Give again, word for word, only the lines from the one containing "for member in" through the final line.

********

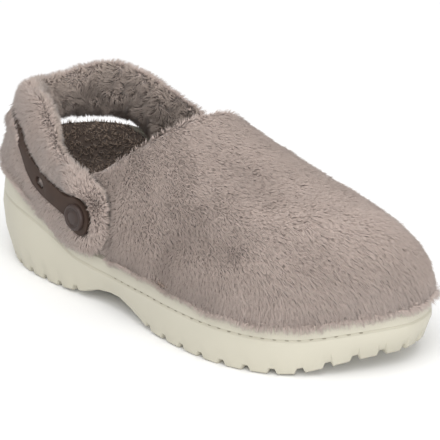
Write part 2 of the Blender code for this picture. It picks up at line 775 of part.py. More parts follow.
def build_band(material, home) -> bpy.types.Object:
    """Make the puffy fur heel band with its rounded ends and the channel for the strap."""
    rings = []
    for i, (side, distance) in enumerate(round_the_heel(band_distances)):
        slice_ = column(side, distance)
        hang = smooth(BAND, "hang", slice_.along) if side is LATERAL else 0.0
        points = band_section(slice_.along, hang, LOCK_RELIEF * (1 if i % 4 < 2 else -1))
        reach = distance - side.distance_at(BAND_END)
        before_end = 1 - min((reach + LUG_BEVEL) / BAND_ROUND, 1.0)
        taper = (1 - before_end**2.4) ** (1 / 2.4)
        heights = [height for _, height in points]
        insets = [inset for inset, _ in points]
        middle = (max(heights) + min(heights)) / 2
        centre = (max(insets) + min(insets)) / 2
        if before_end > 0.64:
            face = min(insets)
            half = (max(heights) - min(heights)) / 2
            points[3:7] = [(face, middle + share * half) for share in (0.3, 0.1, -0.1, -0.3)]
            points[2] = (face, middle + 0.5 * half)
            points[7] = (face, middle - 0.5 * half)
        rings.append(
            [
                band_place(slice_, centre + (inset - centre) * taper**0.4, middle + (height - middle) * taper)
                for inset, height in points
            ]
        )
    mesh, rows = loft(rings)
    mesh.faces.new(rows[0])
    mesh.faces.new(rows[-1])
    return add_node("heel_band", mesh, material, home)


def strap_floor(along: float) -> float:
    """Give the inset of the strap's inner face at the foot of the band's lean."""
    return CHANNEL_DEPTH - smooth(BAND, "outer", along) - STRAP_CLEAR


def build_strap(material, home) -> bpy.types.Object:
    """Make the rubber strap in the band's channel, with a round tab at each rivet."""
    rings = []
    for side, distance in round_the_heel(strap_distances):
        slice_ = column(side, distance)
        behind = distance - side.distance_at(RIVET_ALONG)
        tab = math.sqrt(max(TAB_RADIUS**2 - behind**2, 0.0))
        half = tab if behind < 0 else max(tab, smooth(BAND, "width", slice_.along) / 2)
        floor = strap_floor(slice_.along)
        height = strap_height(slice_.along)
        points = [
            (floor, height + half),
            (floor - STRAP_THICK, height + half),
            (floor - STRAP_THICK, height - half),
            (floor, height - half),
        ]
        rings.append([band_place(slice_, inset, level) for inset, level in points])
    mesh, rows = loft(rings)
    mesh.faces.new(rows[0])
    mesh.faces.new(rows[-1])
    return add_node("strap", mesh, material, home)


def across_the_band(side: Side, along: float) -> Matrix:
    """Give a frame on the strap's outer face, with its Z axis out of the face and X along the strap."""
    slice_ = column(side, side.distance_at(along))
    height = strap_height(along)
    place = band_place(slice_, strap_floor(along) - STRAP_THICK, height)
    ahead = column(side, side.distance_at(along + 0.01))
    ahead_place = band_place(ahead, strap_floor(ahead.along) - STRAP_THICK, strap_height(ahead.along))
    lean = smooth(BAND, "lean", along)
    outward = Vector((slice_.normal.x, slice_.normal.y, lean)).normalized()
    forward = (ahead_place - place).normalized()
    upward = outward.cross(forward)
    frame = Matrix((forward, upward, outward)).transposed().to_4x4()
    frame.translation = place
    return frame


def add_cutter(name: str, frame: Matrix, size: Vector, home) -> bpy.types.Object:
    """Make an oval plug whose width, depth and length come from a size, hidden from the render."""
    mesh = bmesh.new()
    stretch = Matrix.Diagonal((*size, 1.0))
    bmesh.ops.create_cone(
        mesh, cap_ends=True, segments=PLUG_STEPS, radius1=0.5, radius2=0.5, depth=1.0, matrix=stretch
    )
    data = bpy.data.meshes.new(name)
    mesh.to_mesh(data)
    mesh.free()
    plug = bpy.data.objects.new(name, data)
    plug.matrix_world = frame
    plug.hide_render = True
    home.objects.link(plug)
    return plug


def cut(node: bpy.types.Object, plug: bpy.types.Object) -> None:
    """Cut a plug out of a node."""
    modifier = node.modifiers.new(plug.name, "BOOLEAN")
    modifier.operation = "DIFFERENCE"
    modifier.solver = "EXACT"
    modifier.object = plug


def build_rivet(name: str, side: Side, material, home) -> bpy.types.Object:
    """Turn one rivet: a round head with a plain ring, a shank and a washer inside the ear."""
    reach = RIVET_REACH
    profile = [
        (0.0, RIVET_HEAD),
        (0.45 * RIVET_RADIUS, RIVET_HEAD),
        (0.58 * RIVET_RADIUS, RIVET_HEAD - RIVET_RING),
        (0.70 * RIVET_RADIUS, RIVET_HEAD - RIVET_RING),
        (0.78 * RIVET_RADIUS, RIVET_HEAD),
        (0.92 * RIVET_RADIUS, RIVET_HEAD - 0.3 * RIVET_RING),
        (RIVET_RADIUS, 0.5 * RIVET_HEAD),
        (RIVET_RADIUS, GAP),
        (SHANK_RADIUS, GAP),
        (SHANK_RADIUS, -reach),
        (WASHER_RADIUS, -reach),
        (WASHER_RADIUS, -reach - WASHER_THICK),
        (0.0, -reach - WASHER_THICK),
    ]
    data = bpy.data.meshes.new(name)
    edges = [(i, i + 1) for i in range(len(profile) - 1)]
    data.from_pydata([(radius, 0.0, height) for radius, height in profile], edges, [])
    data.materials.append(material)
    rivet = bpy.data.objects.new(name, data)
    rivet.matrix_world = across_the_band(side, RIVET_ALONG)
    turned = rivet.modifiers.new("turn", "SCREW")
    turned.steps = turned.render_steps = RIVET_STEPS
    turned.use_merge_vertices = True
    turned.merge_threshold = 0.01 * MM
    turned.use_normal_calculate = True
    turned.use_normal_flip = True
    home.objects.link(rivet)
    return rivet


def centre(pieces: list[bpy.types.Object], plugs: list[bpy.types.Object]) -> None:
    """Move everything so that the pieces' bounding box is centred on X and Y and stands on the floor."""
    graph = bpy.context.evaluated_depsgraph_get()
    corners = []
    for piece in pieces:
        final = piece.evaluated_get(graph)
        corners += [final.matrix_world @ Vector(corner) for corner in final.bound_box]
    shift = Vector(
        (
            -(min(corner.x for corner in corners) + max(corner.x for corner in corners)) / 2,
            -(min(corner.y for corner in corners) + max(corner.y for corner in corners)) / 2,
            -min(corner.z for corner in corners),
        )
    )
    for thing in pieces + plugs:
        thing.matrix_world = Matrix.Translation(shift) @ thing.matrix_world


def main() -> None:
    """Clear the scene and build every piece of the slipper."""
    for old in list(bpy.data.objects):
        bpy.data.objects.remove(old)
    home = bpy.data.collections.new("clog_slipper")
    bpy.context.scene.collection.children.link(home)
    foam = colour_of("cream foam", (0.72, 0.68, 0.56), 0.6)
    fur = colour_of("taupe fur", (0.34, 0.27, 0.24), 0.9)
    fleece = colour_of("brown fleece", (0.14, 0.11, 0.09), 0.95)
    rubber = colour_of("brown rubber", (0.06, 0.04, 0.04), 0.45)
    build_sole(foam, home)
    build_insole(fleece, home)
    upper = build_upper(fur, home)
    band = build_band(fur, home)
    strap = build_strap(rubber, home)
    cutters = bpy.data.collections.new("cutters")
    bpy.context.scene.collection.children.link(cutters)
    for name, side in (("lateral", LATERAL), ("medial", MEDIAL)):
        build_rivet(f"rivet_{name}", side, rubber, home)
        bore = 2 * (SHANK_RADIUS + GAP)
        frame = across_the_band(side, RIVET_ALONG)
        hole = add_cutter(f"bore_{name}", frame, Vector((bore, bore, 4 * RIVET_REACH)), cutters)
        for node in (upper, band, strap):
            cut(node, hole)
        frame = across_the_band(side, SLOT_ALONG)
        slot = add_cutter(f"slot_{name}", frame, Vector((SLOT_LENGTH, SLOT_WIDTH, 4 * STRAP_THICK)), cutters)
        cut(strap, slot)
    bpy.context.view_layer.update()
    centre(list(home.objects), list(cutters.objects))


if __name__ == "__main__":
    main()
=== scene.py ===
"""Looks of the fuzzy clog slipper: foam sole, fur vamp, fur heel band, rubber strap and fleece lining.

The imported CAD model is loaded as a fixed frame. The sole, the strap and the rivets are finished over
their own forms, and the fur and the fleece are grown as small spikes from skins that follow the solids.
Lengths are in metres, the toe points toward +X and the inner side of the foot toward +Y.
"""

from __future__ import annotations

import json
import logging
import math
from dataclasses import dataclass, field
from enum import Enum

import bmesh
import bpy
import numpy as np
from mathutils import Matrix, Vector
from mathutils.bvhtree import BVHTree
from mathutils.kdtree import KDTree

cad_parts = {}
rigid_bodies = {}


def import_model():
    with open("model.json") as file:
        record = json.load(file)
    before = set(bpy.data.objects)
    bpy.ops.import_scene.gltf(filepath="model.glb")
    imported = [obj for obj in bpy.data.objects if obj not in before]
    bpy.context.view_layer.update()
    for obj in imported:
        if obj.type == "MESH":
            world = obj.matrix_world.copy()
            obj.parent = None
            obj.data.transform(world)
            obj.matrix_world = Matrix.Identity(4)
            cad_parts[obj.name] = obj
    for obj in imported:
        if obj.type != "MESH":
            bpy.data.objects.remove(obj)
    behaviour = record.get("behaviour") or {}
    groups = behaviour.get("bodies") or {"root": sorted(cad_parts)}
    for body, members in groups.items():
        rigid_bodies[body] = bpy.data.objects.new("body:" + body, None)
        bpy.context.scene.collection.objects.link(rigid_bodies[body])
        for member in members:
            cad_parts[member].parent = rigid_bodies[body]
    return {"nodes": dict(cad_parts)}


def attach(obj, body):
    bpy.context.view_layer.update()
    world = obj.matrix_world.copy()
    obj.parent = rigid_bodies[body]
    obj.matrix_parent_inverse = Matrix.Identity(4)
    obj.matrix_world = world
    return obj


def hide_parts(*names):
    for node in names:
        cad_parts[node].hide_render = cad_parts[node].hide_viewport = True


LOG = logging.getLogger("clog_slipper")
MM = 0.001
BODY = "root"

# The vamp's fur hangs over the rim: from this height down, over this much height.
LOW_FROM = 45 * MM
LOW_OVER = 17 * MM
# The band's fur fans out from the rivets: their x and z, and where along the band that begins.
FAN_FROM = (-34.0, 0.0, 46.0)
FAN_START = -52 * MM
FAN_OVER = 24 * MM


class Lay(Enum):
    """Which way the pile of a piece is brushed."""

    TOEWARD = "toeward"
    HANGING = "hanging"
    CURLY = "curly"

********

__Solution below__
        for member in members:
            cad_parts[member].parent = rigid_bodies[body]
    return {"nodes": dict(cad_parts)}


def attach(obj, body):
    bpy.context.view_layer.update()
    world = obj.matrix_world.copy()
    obj.parent = rigid_bodies[body]
    obj.matrix_parent_inverse = Matrix.Identity(4)
    obj.matrix_world = world
    return obj


def hide_parts(*names):
    for node in names:
        cad_parts[node].hide_render = cad_parts[node].hide_viewport = True


LOG = logging.getLogger("clog_slipper")
MM = 0.001
BODY = "root"

# The vamp's fur hangs over the rim: from this height down, over this much height.
LOW_FROM = 45 * MM
LOW_OVER = 17 * MM
# The band's fur fans out from the rivets: their x and z, and where along the band that begins.
FAN_FROM = (-34.0, 0.0, 46.0)
FAN_START = -52 * MM
FAN_OVER = 24 * MM


class Lay(Enum):
    """Which way the pile of a piece is brushed."""

    TOEWARD = "toeward"
    HANGING = "hanging"
    CURLY = "curly"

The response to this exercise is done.